===== STORED DATA =====
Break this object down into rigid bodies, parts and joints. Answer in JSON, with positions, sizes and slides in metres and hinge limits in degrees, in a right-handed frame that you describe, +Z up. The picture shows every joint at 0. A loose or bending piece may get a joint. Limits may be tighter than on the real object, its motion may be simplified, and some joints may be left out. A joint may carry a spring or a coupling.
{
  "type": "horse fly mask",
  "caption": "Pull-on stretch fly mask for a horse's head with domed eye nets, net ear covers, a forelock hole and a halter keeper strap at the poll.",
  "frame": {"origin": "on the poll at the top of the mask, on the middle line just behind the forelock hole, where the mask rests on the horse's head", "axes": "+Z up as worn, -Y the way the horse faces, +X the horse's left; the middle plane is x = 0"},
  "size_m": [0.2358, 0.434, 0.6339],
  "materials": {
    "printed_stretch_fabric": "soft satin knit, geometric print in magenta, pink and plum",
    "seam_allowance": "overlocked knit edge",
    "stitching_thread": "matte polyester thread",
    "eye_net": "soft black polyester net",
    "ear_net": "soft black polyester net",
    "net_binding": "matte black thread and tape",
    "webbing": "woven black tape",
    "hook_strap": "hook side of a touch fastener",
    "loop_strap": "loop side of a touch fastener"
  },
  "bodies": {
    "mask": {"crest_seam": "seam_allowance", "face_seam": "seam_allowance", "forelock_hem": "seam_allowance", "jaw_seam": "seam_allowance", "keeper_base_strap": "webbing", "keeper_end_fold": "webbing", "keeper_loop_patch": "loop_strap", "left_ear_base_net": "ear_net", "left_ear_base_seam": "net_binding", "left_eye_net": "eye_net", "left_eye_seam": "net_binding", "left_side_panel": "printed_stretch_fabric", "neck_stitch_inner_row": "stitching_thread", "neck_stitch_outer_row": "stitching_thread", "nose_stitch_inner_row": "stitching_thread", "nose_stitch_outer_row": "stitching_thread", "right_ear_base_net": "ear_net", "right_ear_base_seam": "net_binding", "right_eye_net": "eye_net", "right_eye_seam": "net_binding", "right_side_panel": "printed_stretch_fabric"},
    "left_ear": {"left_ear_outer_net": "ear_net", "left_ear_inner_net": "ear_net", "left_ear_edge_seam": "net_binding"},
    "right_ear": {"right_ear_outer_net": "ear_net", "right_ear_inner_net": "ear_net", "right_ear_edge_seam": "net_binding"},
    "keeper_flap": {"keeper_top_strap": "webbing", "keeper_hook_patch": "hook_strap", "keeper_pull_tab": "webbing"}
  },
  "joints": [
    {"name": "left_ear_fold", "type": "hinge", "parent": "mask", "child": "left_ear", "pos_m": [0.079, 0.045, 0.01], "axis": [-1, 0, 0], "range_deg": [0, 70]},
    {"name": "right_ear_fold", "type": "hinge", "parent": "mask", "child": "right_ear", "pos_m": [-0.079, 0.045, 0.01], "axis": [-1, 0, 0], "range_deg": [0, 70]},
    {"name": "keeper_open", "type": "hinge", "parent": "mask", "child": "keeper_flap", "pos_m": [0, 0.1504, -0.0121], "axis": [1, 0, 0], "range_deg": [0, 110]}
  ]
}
=====
GIVEN INSTRUCTION:
Each line above is to be repeated exactly.

FINAL RESULT:
Break this object down into rigid bodies, parts and joints. Answer in JSON, with positions, sizes and slides in metres and hinge limits in degrees, in a right-handed frame that you describe, +Z up. The picture shows every joint at 0. A loose or bending piece may get a joint. Limits may be tighter than on the real object, its motion may be simplified, and some joints may be left out. A joint may carry a spring or a coupling.
{
  "type": "horse fly mask",
  "caption": "Pull-on stretch fly mask for a horse's head with domed eye nets, net ear covers, a forelock hole and a halter keeper strap at the poll.",
  "frame": {"origin": "on the poll at the top of the mask, on the middle line just behind the forelock hole, where the mask rests on the horse's head", "axes": "+Z up as worn, -Y the way the horse faces, +X the horse's left; the middle plane is x = 0"},
  "size_m": [0.2358, 0.434, 0.6339],
  "materials": {
    "printed_stretch_fabric": "soft satin knit, geometric print in magenta, pink and plum",
    "seam_allowance": "overlocked knit edge",
    "stitching_thread": "matte polyester thread",
    "eye_net": "soft black polyester net",
    "ear_net": "soft black polyester net",
    "net_binding": "matte black thread and tape",
    "webbing": "woven black tape",
    "hook_strap": "hook side of a touch fastener",
    "loop_strap": "loop side of a touch fastener"
  },
  "bodies": {
    "mask": {"crest_seam": "seam_allowance", "face_seam": "seam_allowance", "forelock_hem": "seam_allowance", "jaw_seam": "seam_allowance", "keeper_base_strap": "webbing", "keeper_end_fold": "webbing", "keeper_loop_patch": "loop_strap", "left_ear_base_net": "ear_net", "left_ear_base_seam": "net_binding", "left_eye_net": "eye_net", "left_eye_seam": "net_binding", "left_side_panel": "printed_stretch_fabric", "neck_stitch_inner_row": "stitching_thread", "neck_stitch_outer_row": "stitching_thread", "nose_stitch_inner_row": "stitching_thread", "nose_stitch_outer_row": "stitching_thread", "right_ear_base_net": "ear_net", "right_ear_base_seam": "net_binding", "right_eye_net": "eye_net", "right_eye_seam": "net_binding", "right_side_panel": "printed_stretch_fabric"},
    "left_ear": {"left_ear_outer_net": "ear_net", "left_ear_inner_net": "ear_net", "left_ear_edge_seam": "net_binding"},
    "right_ear": {"right_ear_outer_net": "ear_net", "right_ear_inner_net": "ear_net", "right_ear_edge_seam": "net_binding"},
    "keeper_flap": {"keeper_top_strap": "webbing", "keeper_hook_patch": "hook_strap", "keeper_pull_tab": "webbing"}
  },
  "joints": [
    {"name": "left_ear_fold", "type": "hinge", "parent": "mask", "child": "left_ear", "pos_m": [0.079, 0.045, 0.01], "axis": [-1, 0, 0], "range_deg": [0, 70]},
    {"name": "right_ear_fold", "type": "hinge", "parent": "mask", "child": "right_ear", "pos_m": [-0.079, 0.045, 0.01], "axis": [-1, 0, 0], "range_deg": [0, 70]},
    {"name": "keeper_open", "type": "hinge", "parent": "mask", "child": "keeper_flap", "pos_m": [0, 0.1504, -0.0121], "axis": [1, 0, 0], "range_deg": [0, 110]}
  ]
}